Cleaner terminals, schedules that guarantee home time, automatic transmissions and safer truck stops have all been crucial to attracting and retaining female drivers, said Werner’s Leathers. The company is planning a campaign with print ads and radio spots to encourage more women to apply, according to Bloomberg.

“Most of us are looking for any viable source of new talent,” he told Bloomberg. “I don’t think we’ve done a good job marketing to women.”

Life on the road has gotten easier for women, said Klang, who drives a Kenworth big rig for Con-way Inc. When she started driving in 1980, there was no power steering, sleeper cabs were cramped, truck stops were dirty and crime-ridden and, worst of all, the showers were all located in the men’s bathroom.

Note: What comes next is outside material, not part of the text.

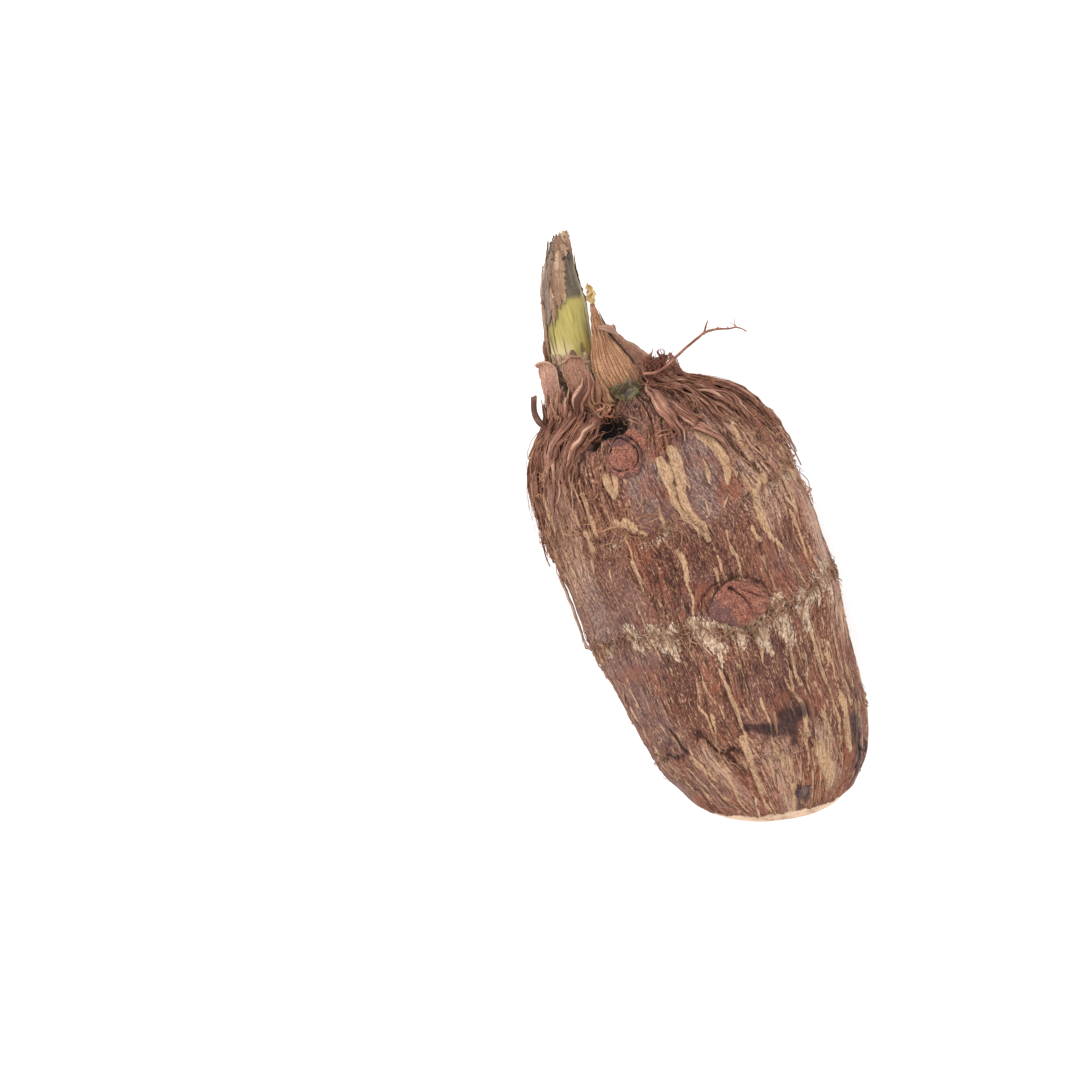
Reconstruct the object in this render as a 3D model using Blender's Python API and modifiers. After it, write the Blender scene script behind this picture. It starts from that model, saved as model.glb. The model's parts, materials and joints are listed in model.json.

“I’d have to get up at 2 a.m. and they’d close the men’s room for me,” said Klang, who lives in Joplin, Missouri. “Now, the showers are all private and clean.”

Her advice to women contemplating a behind-the-wheel career: “You will have down time in the truck,” she said. “Make the truck your home.”

Bloomberg talked to WIT, quoting Char Pingel, membership director for the group. “Freight companies, shippers and truck manufacturers also are paying more attention to women and their needs,” Pingel told the news group, adding that changes range from allowing pets in the cab to designing seats that are more adaptable to women to “no-touch” cargo that doesn’t require heavy lifting.

“Women don’t know they can do the job,” Pingel said. “It used to be burly truckers who endured without all the modern conveniences.”

People should expect to see more women behind the wheel of big rigs on the highway, and that’s a good thing, Werner’s Leathers said.

“Those drivers right now are driving safer,” he said, without providing specific details. “The stats are there. They do a nice job.”